We then managed to consume the best part of a grilled seabass with salsa verde that could have easily served three - expensive at £49 but perfectly cooked and incredibly fresh. (Not all the mains are as expensive. A whole mackerel with ginger would only have been £18 and you could easily make up a meal from the ‘small plates’ which, oysters, crab and tiger prawns apart, mainly hover around £7-10)

Wine follows a similar pattern, pricewise. You could spend a bomb on a bottle of Dom Perignon which at £200 is the same as at Rick Stein’s Seafood restaurant but the very decent Devaux house champagne is available at £11 a glass. The fabulous Greywacke Wild Sauvignon - a worthy alternative to Cloudy Bay - is a toppy £65 but you can order the zesty Godello do Monterrei from Mara Martin - their best seller - for a far more affordable £29 or £5.50 a glass. Basic Chablis is pricey at £55 a bottle but there’s a good Languedoc chardonnay for £30.

So Blunos can be expensive, as befits a Michelin star-standard restaurant.
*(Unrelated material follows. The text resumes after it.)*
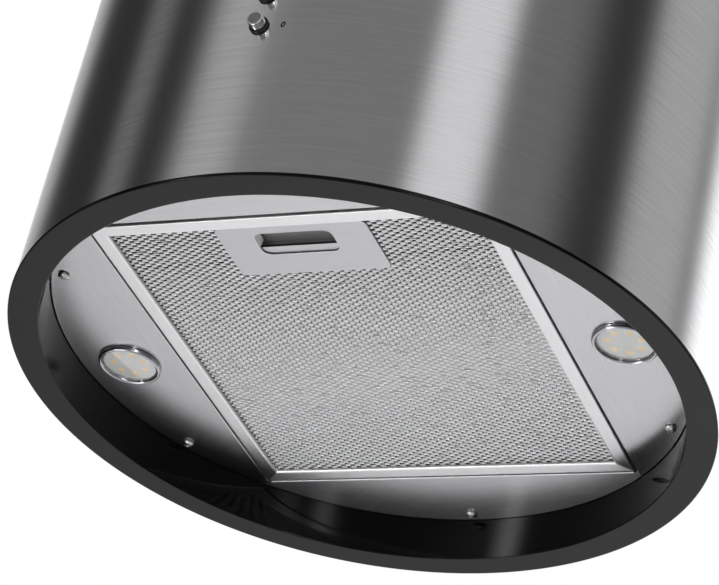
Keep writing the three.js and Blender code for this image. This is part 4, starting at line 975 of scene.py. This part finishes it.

It would be ideal if you wanted to book somewhere in Bath for a celebration but it’s also a good place to go for some great fish and a lighter meal - though I can imagine the cooking might not be quite as precise if the man himself was not in the kitchen**. (Those tortellini, in particular, are a hard act to pull off.)
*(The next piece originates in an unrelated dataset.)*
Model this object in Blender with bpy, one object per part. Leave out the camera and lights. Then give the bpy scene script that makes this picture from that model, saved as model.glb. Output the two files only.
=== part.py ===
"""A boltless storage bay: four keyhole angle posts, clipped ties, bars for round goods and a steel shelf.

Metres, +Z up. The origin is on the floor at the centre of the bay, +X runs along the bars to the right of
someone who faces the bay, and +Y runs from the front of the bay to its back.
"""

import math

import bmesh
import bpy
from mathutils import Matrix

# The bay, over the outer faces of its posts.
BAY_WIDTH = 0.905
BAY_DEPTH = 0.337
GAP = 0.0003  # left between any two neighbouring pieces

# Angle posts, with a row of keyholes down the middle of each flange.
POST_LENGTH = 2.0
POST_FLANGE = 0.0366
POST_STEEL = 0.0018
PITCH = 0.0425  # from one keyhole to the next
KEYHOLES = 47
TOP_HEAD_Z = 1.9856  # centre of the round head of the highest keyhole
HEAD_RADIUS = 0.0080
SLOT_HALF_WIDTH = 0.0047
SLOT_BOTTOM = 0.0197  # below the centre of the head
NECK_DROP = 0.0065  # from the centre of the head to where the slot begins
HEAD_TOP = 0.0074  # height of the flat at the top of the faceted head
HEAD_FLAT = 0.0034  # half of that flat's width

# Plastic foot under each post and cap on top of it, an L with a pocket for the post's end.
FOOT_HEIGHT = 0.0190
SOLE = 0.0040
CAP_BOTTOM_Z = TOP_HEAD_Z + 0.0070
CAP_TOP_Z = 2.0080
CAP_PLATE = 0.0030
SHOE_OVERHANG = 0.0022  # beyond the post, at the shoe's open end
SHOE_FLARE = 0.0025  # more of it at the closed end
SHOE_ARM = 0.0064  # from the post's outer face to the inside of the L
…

Treat it like a seafood tapas restaurant, share a few small plates, especially the daily specials, have a glass of white wine or prosecco and you could get out at under £25 a head. Which for cooking of this quality is great value.

PS There is also (a distinct boon in Bath) off-street parking.

Blunos is at The County Hotel, 18-19 Pulteney Rd, Bath BA2 4EZ. Phone: 01225 481188. Closed Sunday and Monday and - note, late eaters - for reservations after 9.30pm in the evening on other days. Also closed for refurbishment in January 2015

I ate at Blunos as a guest of the restaurant

* I may be on my own on this. Several reviewers on Trip Advisor love the decor ;-)

** which, to be fair, he generally is. And often bringing dishes to the table and chatting to the guests.